Hello everyone. I just joined this forum tonight. This afternoon I traded in a Sig Sauer SP2022 9mm handgun for a Springfield XDm 9mm. It took several days of debating between the XDm or the Beretta 92fs. I think I've made a good choice. I can't wait to hit the range, but as it is I can't make it out til Sunday. Just thought I'd post and see what kind of comments I get. Thanks!

-Nate


----------



## Todd (Jul 3, 2006)

Welcome to the forum!

If you haven't already done so, please take a few minutes to familiarize yourself with the Forum Guidelines


----------



## VAMarine (Dec 25, 2008)

Having had a Beretta 92FS and having a SA XDM-9, I think you made the right choice. The Beretta is a nice gun, but I think the XDM beats it hands down as a stock performer.

Welcome from Iowa!


----------



## Redelf88 (Oct 3, 2009)

Yeah, the beretta was comfortable, but the XDm defnitely fits my hand better. It also seems to point more naturally, though I liked the sights better on the Beretta. I'd like to get some XDm fiberoptic sights, or Tritium, but I don't really want to spend the money...


----------



## Redelf88 (Oct 3, 2009)

Well, today I put a couple hundred rounds through my new XDm, and I'm very impressed with the performance of the gun. It's accurate, I had no feeding problems, no jams, no misfires. The gun does not fire to the left or right, but dead center.
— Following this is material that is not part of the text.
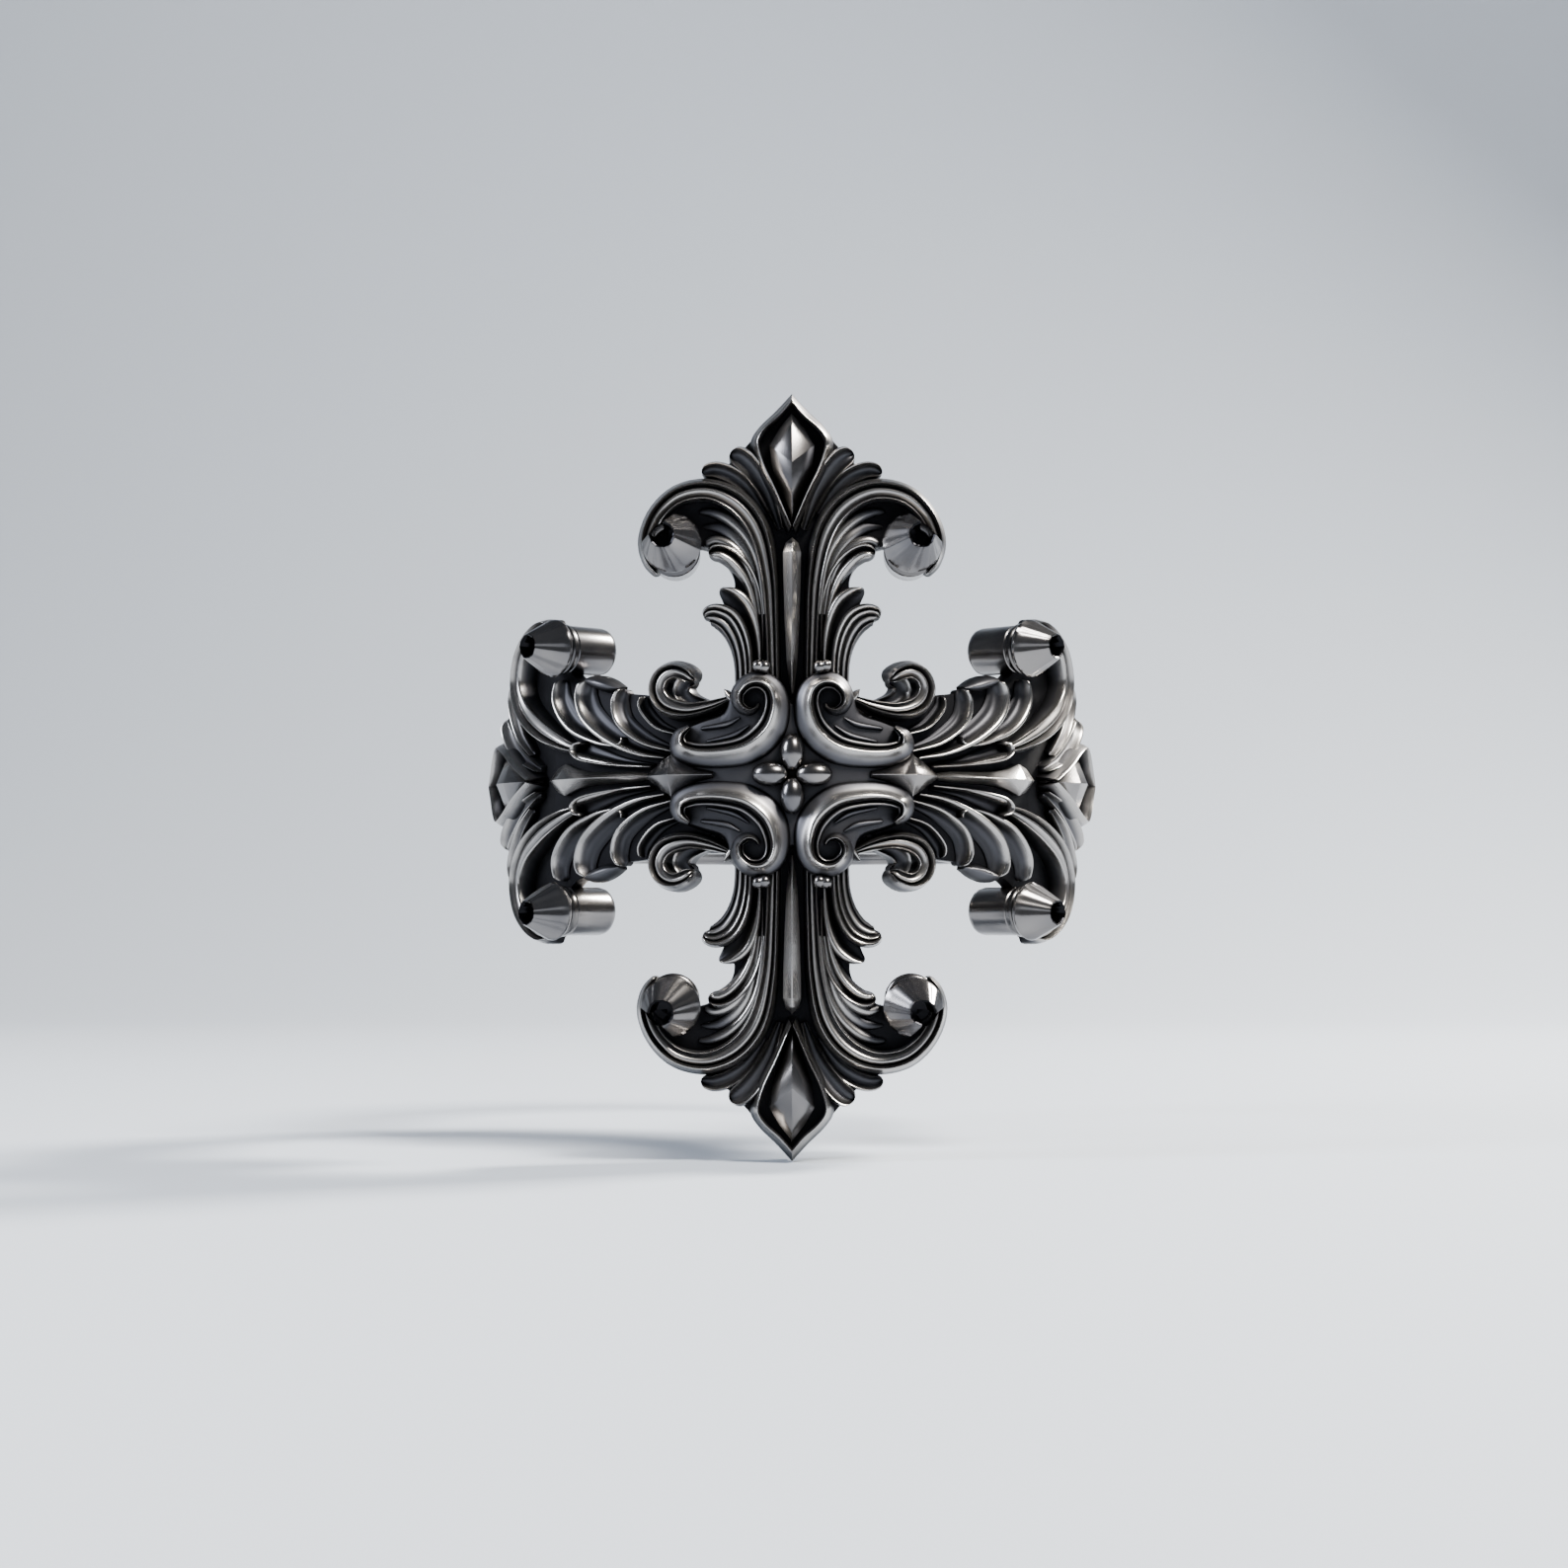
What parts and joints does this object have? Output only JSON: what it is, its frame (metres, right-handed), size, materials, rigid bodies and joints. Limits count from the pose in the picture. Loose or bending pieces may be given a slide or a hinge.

The first hundred rounds were a little sloppy, not the best grouping I've done, but by the second hundred I was putting groups in an area the size of a grapefruit. The gun is fun to shoot, solid in it's performance, and greatly accurate. I think it's a vast improvement over the Sig Pro 2022 I had before the XDm. I'm not saying Sigs aren't excellent firearms, but I'm not happy with the pro line. Anyways, I'm glad I bought an XDm! If you don't have one, buy one!


----------